Circulating pulse cavity enhancement as a method for extreme momentum transfer atom interferometry
R. Nourshargh, S. Lellouch, S. Hedges, M. Langlois, K. Bongs, M., Holynski

TL;DR
This paper introduces a novel optical cavity enhancement scheme for atom interferometers, enabling ultra-large momentum transfer of 10^4 k, which is crucial for detecting gravitational waves and dark matter.
Contribution
It proposes circulating pulse cavity enhancement with intracavity frequency modulation to achieve high momentum transfer in large-scale atom interferometers.
Findings
Design parameters for 10^4 k splitting in 1 km interferometers
Performance improvements for 10 m scale devices using 87Sr
Laser and atom cloud requirements are feasible with upcoming technology
Abstract
Large scale atom interferometers promise unrivaled strain sensitivity to midband (0.1 - 10 Hz) gravitational waves, and will probe a new parameter space in the search for ultra-light scalar dark matter.

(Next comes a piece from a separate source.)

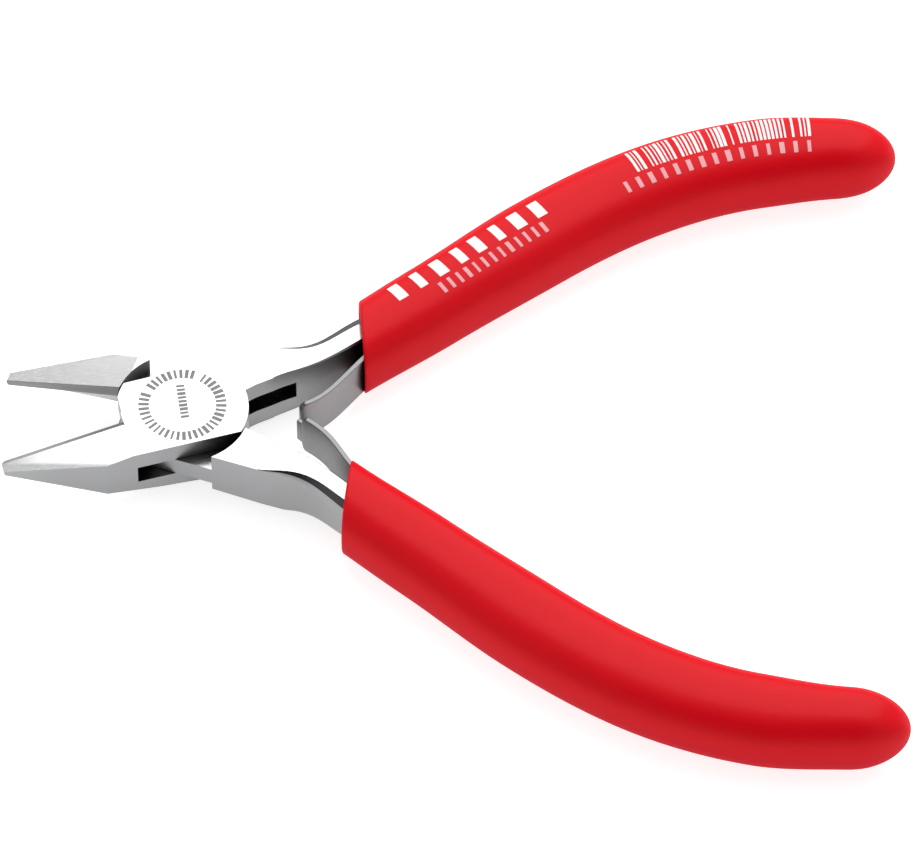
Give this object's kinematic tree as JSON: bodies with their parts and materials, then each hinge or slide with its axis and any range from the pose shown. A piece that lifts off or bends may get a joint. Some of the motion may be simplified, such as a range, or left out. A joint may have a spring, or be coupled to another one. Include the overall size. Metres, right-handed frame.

These atom interferometers require a momentum separation above 10^4 \hbar k between interferometer arms in order to reach the target sensitivity. Prohibitively high optical intensity and wavefront flatness requirements have thus far limited the maximum achievable momentum splitting. We propose a scheme for optical cavity enhanced atom interferometry, using circulating, spatially resolved pulses, and intracavity frequency modulation to overcome these limitations and reach 10^4 \hbar k momentum separation. We present parameters suitable for the experimental realization of 10^4 \hbar k splitting in a 1 km interferometer using the 698 nm clock transition in 87Sr, and describe performance…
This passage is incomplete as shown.